Gli interventi finanziati dai Fondi per l’adattamento comportano la soluzione di enormi problemi per gli scienziati che si occupano dell’ambiente, dei sistemi naturali, della flora e della fauna. Altrettanto enormi sono i compiti che attendono i giuristi, gli economisti e gli scienziati sociali. Devono infatti affrontare gli aspetti di sicurezza e di sanità delle collettività interessate, i piani di sviluppo economico e produttivo delle aree nelle quali saranno effettuati gli interventi, la pianificazione della produzione e la riorganizzazione delle fonti energetiche, la dislocazione delle infrastrutture; infine, i problemi di riconversione agricola e in generale della produzione alimentare.

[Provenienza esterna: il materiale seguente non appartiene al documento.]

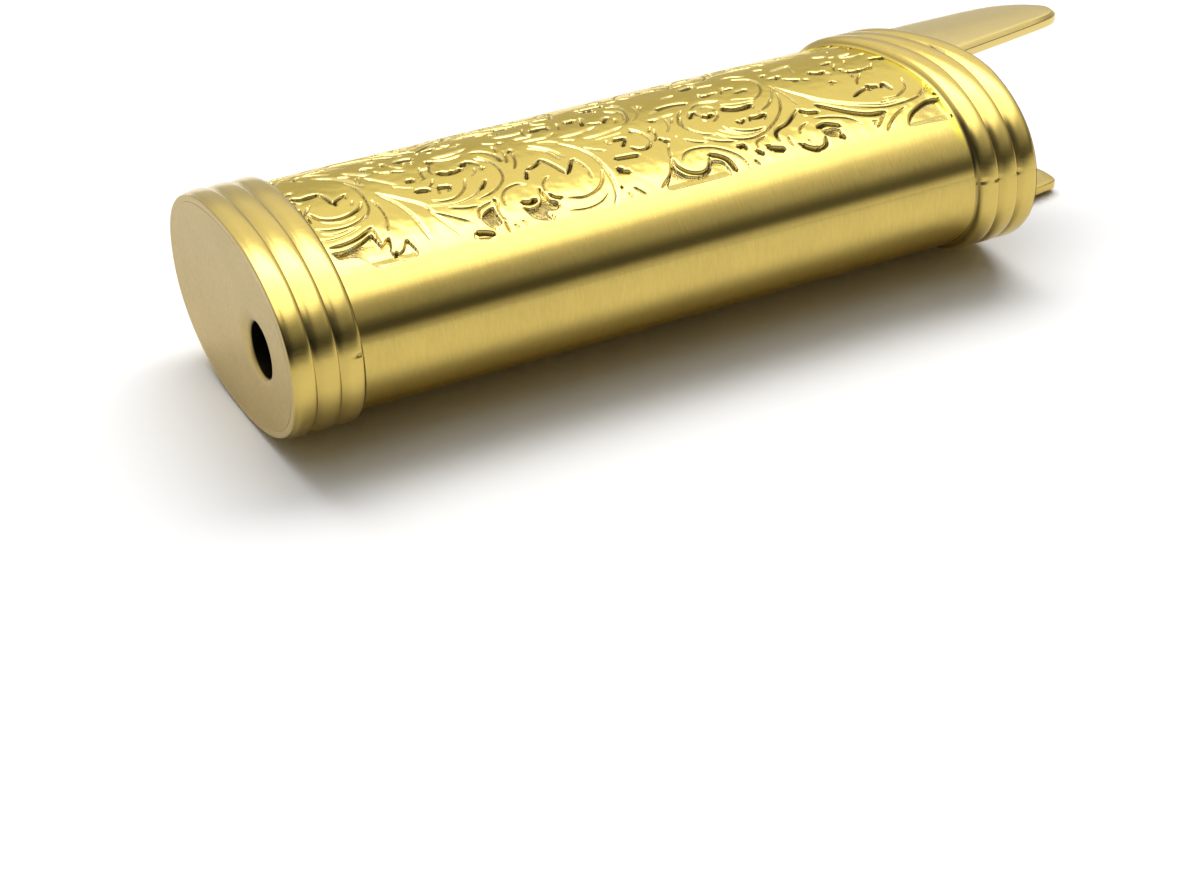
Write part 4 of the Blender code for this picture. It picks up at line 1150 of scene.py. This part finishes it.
def build_base_plate():
    """Flat oval plate with the round push-out hole, closed into the collar with a hair-thin seam."""
    turn = np.linspace(0, 2 * math.pi, PLATE_POINTS + 1)

    def hole_ring(radius, height):
        y, z = radius * np.cos(turn) - PUSH_HOLE_OFFSET, radius * np.sin(turn) + AXIS_Z
        return np.stack(np.broadcast_arrays(BASE_X + height, y, z), axis=-1)

    def between(inner, outer, shares):
        return [inner + (outer - inner) * share for share in shares]

    radius = PUSH_HOLE_RADIUS
    loops = [hole_ring(radius + out * PUSH_HOLE_CHAMFER, down * PUSH_HOLE_CHAMFER) for out, down in HOLE_EDGE]
    outer_edge = ring_at(0.0, PLATE_LEVEL, turn)
    loops += between(loops[-1], outer_edge, OUTER_SHARES)
    loops.append(outer_edge)
    loops += [ring_at(height, level, turn) for height, level in (
        (0.05 * MM, PLATE_LEVEL - 0.03 * MM), (0.3 * MM, PLATE_LEVEL), (0.6 * MM, SEAT_LEVEL),
        (PLATE_LEDGE, SEAT_LEVEL), (PLATE_LEDGE, POCKET_LEVEL),
        (PLATE_THICKNESS - INNER_CORNER, POCKET_LEVEL + 0.02 * MM),
        (PLATE_THICKNESS, POCKET_LEVEL + 0.12 * MM))]
    inner_lip = hole_ring(radius + INNER_CORNER, PLATE_THICKNESS)
    loops += between(loops[-1], inner_lip, INNER_SHARES)
    loops += [inner_lip, hole_ring(radius, PLATE_THICKNESS - INNER_CORNER), loops[0]]
    # Painted shade: the hole's wall and the plate's pocket side are near black
    hole_shade = np.zeros((len(loops), PLATE_POINTS + 1))
    hole_shade[0] = 1.0
    hole_shade[-POCKET_SIDE_RINGS:] = 1.0
    new_object("base_plate_face", grid_skin(np.array(loops), {"hole_shade": hole_shade}), "plate_brass", "case",
               "base_plate", slot="matte_brass", sharp=40.0)


def build_floor():
    """White table top, which camera, mirror and glass rays see as pure white."""
    look = bpy.context.scene.case_stage
    material = bpy.data.materials.new("table_top")
    material.use_nodes = True
    tree = material.node_tree
    shader = tree.nodes["Principled BSDF"]
    rays = add_node(tree, "ShaderNodeLightPath").outputs
    seen = figure(tree, "MAXIMUM", rays["Is Camera Ray"], rays["Is Glossy Ray"])
    seen = figure(tree, "MAXIMUM", seen, rays["Is Transmission Ray"])
    tree.links.new(mix(tree, seen, look.floor_colour, (1.0, 1.0, 1.0)), shader.inputs["Base Color"])
    shader.inputs["Roughness"].default_value = 0.6
    bm = bmesh.new()
    bmesh.ops.create_grid(bm, x_segments=8, y_segments=8, size=look.floor_size / 2)
    bmesh.ops.translate(bm, verts=bm.verts, vec=(0, 0, CAD_BOX[0].z - 0.02 * MM))
    mesh = bpy.data.meshes.new("table_top")
    bm.to_mesh(mesh)
    bm.free()
    mesh.materials.append(material)
    floor = bpy.data.objects.new("table_top", mesh)
    bpy.context.scene.collection.objects.link(floor)


def build_studio():
    """Graded soft light all round, with a box overhead, behind the case."""
    world = bpy.data.worlds.new("studio")
    bpy.context.scene.world = world
    world.cycles.sampling_method = "NONE"
    world.use_nodes = True
    tree = world.node_tree
    tree.nodes.clear()
    facing = add_node(tree, "ShaderNodeTexCoord").outputs["Generated"]
    split = add_node(tree, "ShaderNodeSeparateXYZ", {"Vector": facing}).outputs
    front = grey_ramp(tree, split["Z"], FRONT_LEVELS)
    front = mix(tree, 1.0, front, grey_ramp(tree, split["X"], ALONG_LEVELS), "MULTIPLY")
    front = mix(tree, 1.0, front, (ALONG_GAIN,) * 3, "MULTIPLY")
    back = grey_ramp(tree, split["Z"], BACK_LEVELS)
    field = mix(tree, remap(tree, split["Y"], *FIELD_FADE), front, back)
    box = remap(tree, split["Z"], *BOX_FADE, 1.0, BOX_GAIN)
    growth = remap(tree, split["Z"], *BOX_FADE, 0.0, BOX_GROWTH)
    growth = figure(tree, "MULTIPLY_ADD", remap(tree, split["Y"], *BOX_BEHIND), growth, 1.0)
    box = figure(tree, "MULTIPLY", box, growth)
    diffuse = add_node(tree, "ShaderNodeLightPath").outputs["Is Diffuse Ray"]
    level = figure(tree, "MULTIPLY", box, remap(tree, diffuse, 0.0, 1.0, *STUDIO_STRENGTH))
    soft = add_node(tree, "ShaderNodeBackground", {"Color": field, "Strength": level})
    tree.links.new(soft.outputs[0], add_node(tree, "ShaderNodeOutputWorld").inputs["Surface"])


def hang_window():
    """Broad lamp behind the case, unseen by camera and mirror rays."""
    window = bpy.data.lights.new("window_behind", "AREA")
    window.shape = "RECTANGLE"
    window.size, window.size_y = WINDOW_SIZE
    window.energy = bpy.context.scene.case_stage.window_power
    lamp = bpy.data.objects.new("window_behind", window)
    lamp.location = WINDOW_PLACE
    lamp.rotation_euler = (-Vector(WINDOW_PLACE)).to_track_quat("-Z", "Y").to_euler()
    lamp.visible_camera = False
    lamp.visible_glossy = False
    bpy.context.scene.collection.objects.link(lamp)


def place_camera():
    """Camera where the photograph was taken from."""
    camera = bpy.data.cameras.new("view_of_photo")
    camera.lens = CAMERA_LENS
    camera.sensor_width = CAMERA_SENSOR
    camera.sensor_fit = "HORIZONTAL"
    camera.clip_start, camera.clip_end = CAMERA_CLIP
    eye = bpy.data.objects.new("view_of_photo", camera)
    eye.location = CAMERA_PLACE
    eye.rotation_euler = Euler([math.radians(angle) for angle in CAMERA_ANGLES])
    bpy.context.scene.collection.objects.link(eye)
    bpy.context.scene.camera = eye
    bpy.context.scene.view_settings.view_transform = "Standard"


def finish_spring():
    """Give the grip spring of the construction model its bronze."""
    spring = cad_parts["grip_spring"]
    spring.data.materials.clear()
    spring.data.materials.append(bpy.data.materials["leaf_bronze"])


class CASE_OT_stage(bpy.types.Operator):
    """Set the case on a white table under soft studio light"""
    bl_idname = "case.stage"
    bl_label = "Stage"

    def execute(self, context):
        build_floor()
        build_studio()
        hang_window()
        place_camera()
        return {"FINISHED"}


class CASE_OT_metals(bpy.types.Operator):
    """Mix the brass and bronze finishes"""
    bl_idname = "case.metals"
    bl_label = "Metals"

    def execute(self, context):
        make_metals()
        return {"FINISHED"}


class CASE_OT_sleeve(bpy.types.Operator):
    """Make the engraved sleeve"""
    bl_idname = "case.sleeve"
    bl_label = "Engraved sleeve"

    def execute(self, context):
        build_sleeve()
        return {"FINISHED"}


class CASE_OT_collars(bpy.types.Operator):
    """Make the two ribbed collars"""
    bl_idname = "case.collars"
    bl_label = "Ribbed collars"

    def execute(self, context):
        build_base_collar()
        build_top_collar()
        return {"FINISHED"}


class CASE_OT_ears(bpy.types.Operator):
    """Make the two guard ears"""
    bl_idname = "case.ears"
    bl_label = "Guard ears"

    def execute(self, context):
        build_ears()
        return {"FINISHED"}


class CASE_OT_base_plate(bpy.types.Operator):
    """Make the base plate with its push-out hole"""
    bl_idname = "case.base_plate"
    bl_label = "Base plate"

    def execute(self, context):
        build_base_plate()
        return {"FINISHED"}


class CASE_OT_grip_spring(bpy.types.Operator):
    """Finish the grip spring of the construction model in rolled bronze"""
    bl_idname = "case.grip_spring"
    bl_label = "Grip spring"

    def execute(self, context):
        finish_spring()
        return {"FINISHED"}


class CASE_PT_parts(bpy.types.Panel):
    """The case's pieces and looks"""
    bl_label = "Lighter case"
    bl_idname = "CASE_PT_parts"
    bl_space_type = "VIEW_3D"
    bl_region_type = "UI"
    bl_category = "Lighter case"

    def draw(self, context):
        for step in OPERATORS:
            self.layout.operator(step.bl_idname)
        for name in LOOKS:
            group = getattr(context.scene, name)
            for entry in group.bl_rna.properties:
                if entry.identifier not in ("rna_type", "name"):
                    self.layout.prop(group, entry.identifier)


OPERATORS = (CASE_OT_stage, CASE_OT_metals, CASE_OT_sleeve, CASE_OT_collars, CASE_OT_ears,
             CASE_OT_base_plate, CASE_OT_grip_spring)
LOOKS = {"case_stage": StageLook, "case_metal": MetalLook, "case_engraving": EngravingLook,
         "case_ribs": RibLook, "case_ears": EarLook}
CLASSES = (*LOOKS.values(), *OPERATORS, CASE_PT_parts)


def register():
    for kind in CLASSES:
        bpy.utils.register_class(kind)
    for name, kind in LOOKS.items():
        setattr(bpy.types.Scene, name, PointerProperty(type=kind))


def unregister():
    for name in LOOKS:
        delattr(bpy.types.Scene, name)
    for kind in reversed(CLASSES):
        bpy.utils.unregister_class(kind)


def main():
    register()
    bpy.ops.case.stage()
    bpy.ops.case.metals()
    bpy.ops.case.sleeve()
    bpy.ops.case.collars()
    bpy.ops.case.ears()
    bpy.ops.case.base_plate()
    bpy.ops.case.grip_spring()


if __name__ == "__main__":
    main()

Tutto ciò, nel quadro di un insieme coerente e efficace di risposte a cambiamenti imprevedibili e magari irreversibili che lacerano l’involucro della stazionarietà, la stabilità complessiva alla quale siamo abituati da secoli: ha osservato un noto giurista dell’ambiente che sarà il più grande esercizio di futurismo legale mai in precedenza concepito. I giuristi debbono cominciare a esaminare gli scenari dei futuri impatti del cambiamento climatico e domandarsi quali risposte darà il sistema legale ai problemi di adattamento: come dovrà modificarsi il diritto di proprietà, il diritto delle assicurazioni, i rapporti tra diritto pubblico e diritto privato e come dovranno cambiare gli accordi internazionali che governano oggi le migrazioni.
Note
1. Su questo argomento: M. PELLING, Adaptation to Climate Change: From resilience to transformation, Routledge 2013; A. Patt, Should adaptation be a distinct field of science? in Climate and development 2013, 3, pp. 187-188; M. D. ZINN, Adapting to Climate Change: Environmental Law in a Warmer World, in Ecology Law Quarterly, Quarterly, Vol. 34, 2007, pp. 61-105.